In a settlement agreement filed Tuesday, the Smithsonian agreed to add a statement to its application that the internship is “equally open to students of all races and ethnicities” and officials “should not give preference or restrict selection based on race or ethnicity.”

The lawsuit, filed in February by conservative legal activist Edward Blum’s American Alliance for Equal Rights, alleged that the internship gave preference to Latino students in violation of the Constitution’s equal protection clause.

“Every student who is interested in this area of museum studies should have the opportunity to compete for an internship without their race being a factor,” Blum said in a statement Wednesday. “Corporations, law firms, academia, and cultural institutions must end these kinds of unlawful, racially exclusive programs and policies.”

In an email, Smithsonian spokeswoman Linda St. Thomas said she would “let the settlement speak for itself” and declined further comment. In court documents, the museum said it has never considered race when considering internship applications.
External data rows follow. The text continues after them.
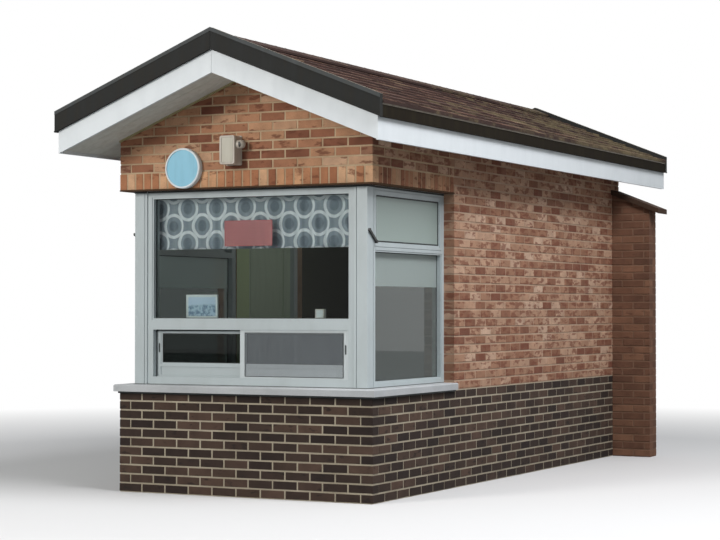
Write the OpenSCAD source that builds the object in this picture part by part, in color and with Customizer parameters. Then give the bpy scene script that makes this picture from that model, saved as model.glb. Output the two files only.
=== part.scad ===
/* [Brick body] */
// Outside width of the brick walls, left to right
body_w = 2130; // [1900:10:2600]
// Outside length of the brick walls, front to back
body_l = 5170; // [4400:10:6000]
// Thickness of the brick walls
wall_t = 190; // [150:5:240]
// Height of the low walls under the windows
low_wall_h = 752; // [600:1:900]
// Underside of the brick band over the windows
head_h = 2255; // [2150:5:2350]
// Height of the band of upright bricks over the windows
lintel_h = 200; // [150:5:260]
// Length of the glazed bay along each side
bay_l = 1400; // [1100:10:1800]
// Thickness of the floor inside the walls
floor_t = 100; // [60:5:150]

/* [Roof] */
// Rise of the roof for each unit of run
pitch = 0.4; // [0.3:0.01:0.5]
// How far the roof reaches past the side walls
eave_over = 255; // [200:5:400]
// How far the roof reaches past the front gable
front_over = 430; // [300:5:600]
// How far the roof reaches past the rear wall
rear_over = 570; // [300:5:650]
// Height of the underside of the eave boards
eave_h = 2521; // [2480:1:2700]
// Height of the white eave and gable boards
board_h = 164; // [120:1:220]
// Thickness of the white eave and gable boards
board_t = 25; // [18:1:35]
// Height of the black trim above the gable boards
verge_h = 155; // [120:1:200]
// How far the black trims stand out past the white boards
trim_out = 25; // [15:1:40]
// Courses of shingles on each slope
courses = 10; // [6:1:14]
// Thickness of a shingle's lower edge
shingle_butt = 14; // [8:1:20]
// Width of one soffit board
soffit_board = 150; // [100:10:300]

/* [Glazed bay] */
// How far the corner posts stand back from the brick faces
post_in = 80; // [60:5:100]
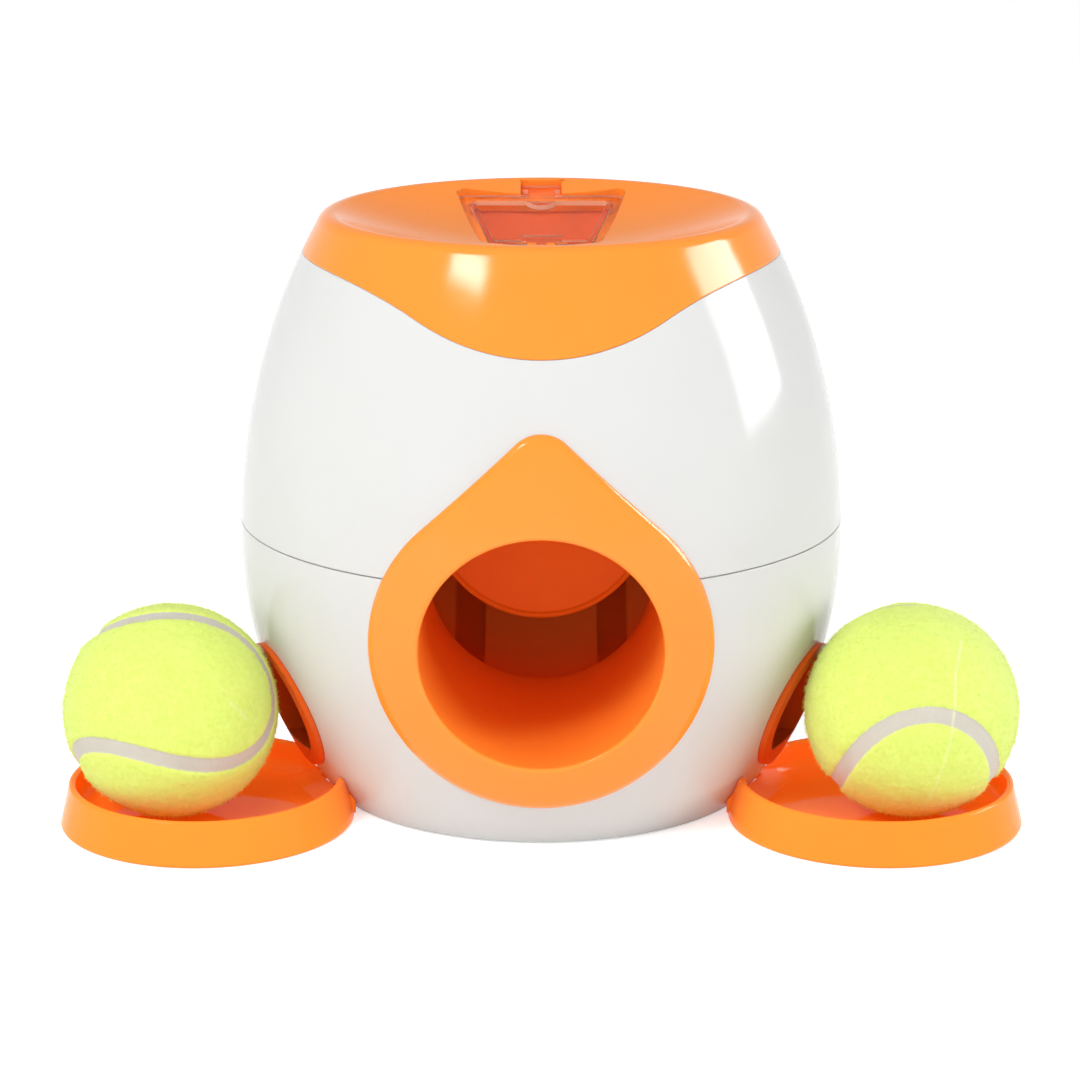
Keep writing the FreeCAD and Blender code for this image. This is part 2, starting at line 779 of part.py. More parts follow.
def tabbed_outline():
    """The lid's outline: the hatch's trapezoid with a T-shaped finger tab at its far edge."""
    rear = D["hatch_length"]
    reach = D["tab_reach"]
    neck = 4.25
    grip = 6
    grip_at = reach - 3.5
    tab = [
        (neck, rear),
        (neck, grip_at),
        (grip, grip_at),
        (grip, reach),
        (-grip, reach),
        (-grip, grip_at),
        (-neck, grip_at),
        (-neck, rear),
    ]
    points = hatch_outline(0, 2.4, rear, LID_CORNER)
    return points[:5] + tab + points[5:]


def hatch_lid():
    """The clear lid: a flat flange, a sunk pane, a finger tab and two hinge lugs."""
    y, z = hinge_axis()
    rear = D["hatch_length"]
    wall = D["lid_wall"]
    inset = -(D["ledge"] + 0.5)
    flange_part = hatch_prism("lid_flange", SEAT, LID_TOP, tabbed_outline())
    pan_outline = hatch_outline(inset, 6.5, rear - 3.5, LID_CORNER - 0.5)
    pan = hatch_prism("lid_pan", PANE - wall.value, 0, pan_outline)
    inner_outline = hatch_outline(inset - wall, 6.5 + wall, rear - 3.5 - wall, LID_CORNER - 1.5)
    hollow = hatch_prism("pan_hollow", PANE, 8, inner_outline)
    hinge_block = hatch_box("hinge_block", (-6.5, 0, -8), (6.5, 12, 8))
    thumb = body("thumb_round")
    thumb_outline = body_sketch(thumb, "XY", "thumb_outline", -8)
    draw_circle(thumb_outline, 0, rear - 4, 4.8)
    pad(thumb, "thumb_pad", thumb_outline, 16)
    room = cut("pan_room", hollow, [hinge_block, hatch_frame(thumb)])
    sunk = cut("lid_sunk", fuse("lid_parts", [flange_part, pan]), [room])
    lugs = []
    for name, side in SIDES:
        near = 4.6 if side > 0 else -8
        lugs.append(cylinder("lug_" + name, KNUCKLE, 3.4, (near, y, z), "X"))
        lugs.append(hatch_box("lug_arm_" + name, (near, 0, -0.3), (near + 3.4, 4, 1.8)))
    bore = cylinder("lug_bore", HINGE_PIN + 0.1, 24, (-12, y, z), "X")
    keep("hatch_lid", cut("hatch_lid", fuse("lid_lugged", [sunk] + lugs), [bore]))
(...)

Federal diversity efforts have come under fire in recent years, especially since the Supreme Court last year upended race-conscious college admissions. In March, a federal judge in Texas ruled that the Minority Business Development Agency, a 55-year-old federal program created to assist minority business in accessing capital and government contracts, could not limit services only to Blacks, Latinos and other racial minorities. Last year, the Small Business Administration’s was forced to overhaul a program for minority contractors after a Tennessee judge ruled it could not admit businesses based on race.

Last week, the U.S. House Office of Diversity and Inclusion, created in 2020 to build a workforce reflective of the nation’s demographic make up, was dissolved as part of the government spending bill signed into law Saturday.